Of course it takes courage and resilience to get your work published, to share your ideas with a wide audience. But I’d argue it takes even more to ask for help and feedback from friends and peers.
For many years I stubbornly believed that I should be able to do this alone, that writing is a private, lonely endeavor, despite overwhelming evidence to the contrary. You only need to read the Acknowledgements section of any book to know that no writer, no person, ever succeeds alone. And yet I never really asked even my friends for help, not out of pride, but out of the fear of embarrassment.
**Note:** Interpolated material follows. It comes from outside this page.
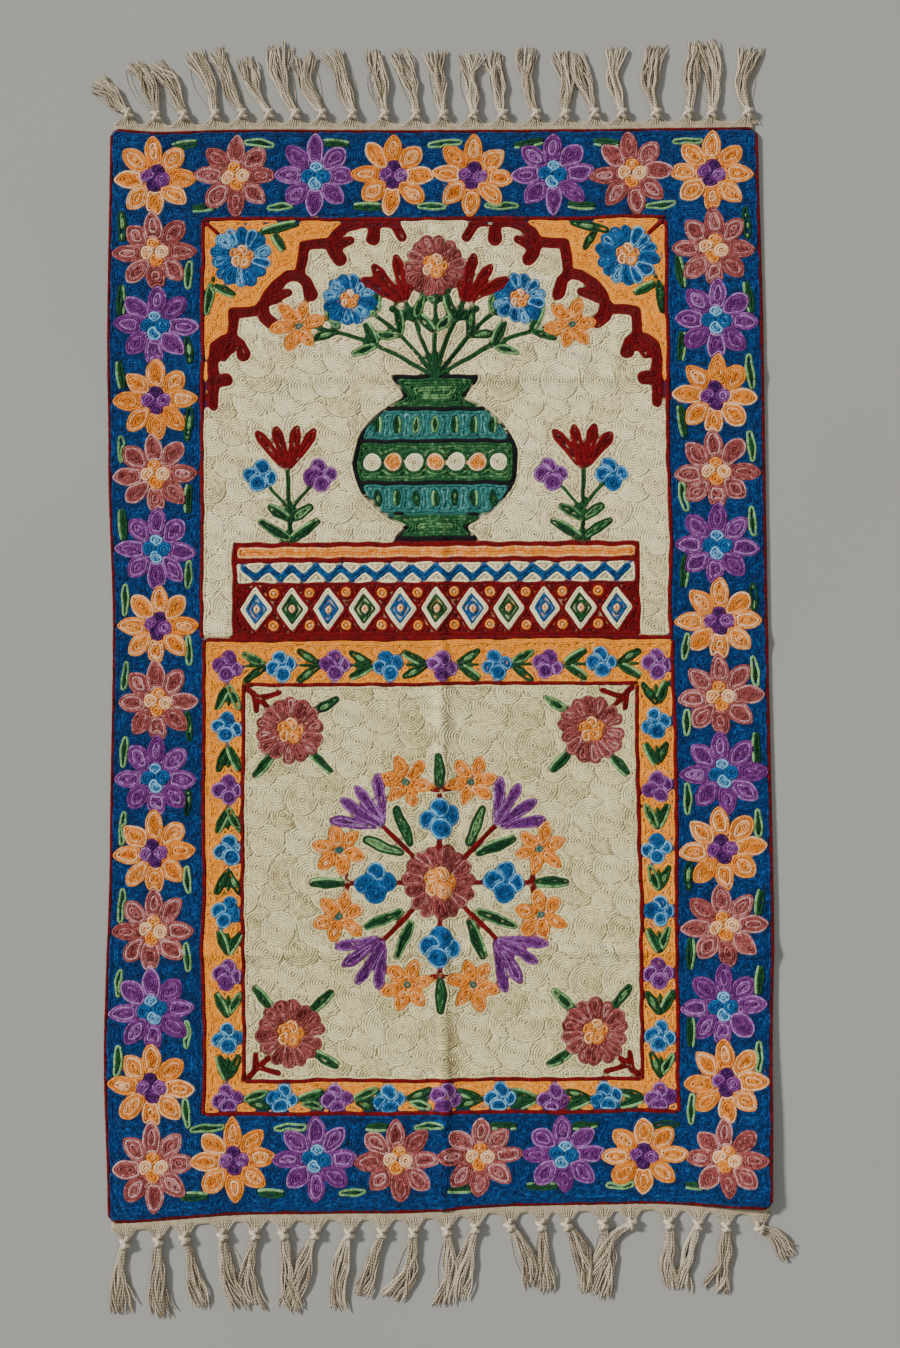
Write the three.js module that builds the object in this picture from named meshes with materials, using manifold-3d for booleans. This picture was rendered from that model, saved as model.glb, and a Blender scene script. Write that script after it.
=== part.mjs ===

I recently had the help of a marvelous team of women in setting up my website and starting a series of videograms on writing craft. They patiently taught me things I wish I’d known ten years ago, and walked me through video-editing technology without judging me for not already knowing how to do what billions of other humans have already figured out. I’m also learning to reach out to my friends to ask for help, and they’ve responded readily with suggestions for improvement, design advice and introductions to people they know. One of them, a fellow writer, even organized a book event in San Francisco, complete with cocktail menus themed to match Driving by Starlight.
A writer’s life doesn’t have to be difficult or lonely, as long as you can make it past the hurdle of being vulnerable enough to let other people help you grow. Or, in those exquisite words from Yuri on Ice, “There’s a place you just can’t reach, unless you have a dream too large to bear alone.”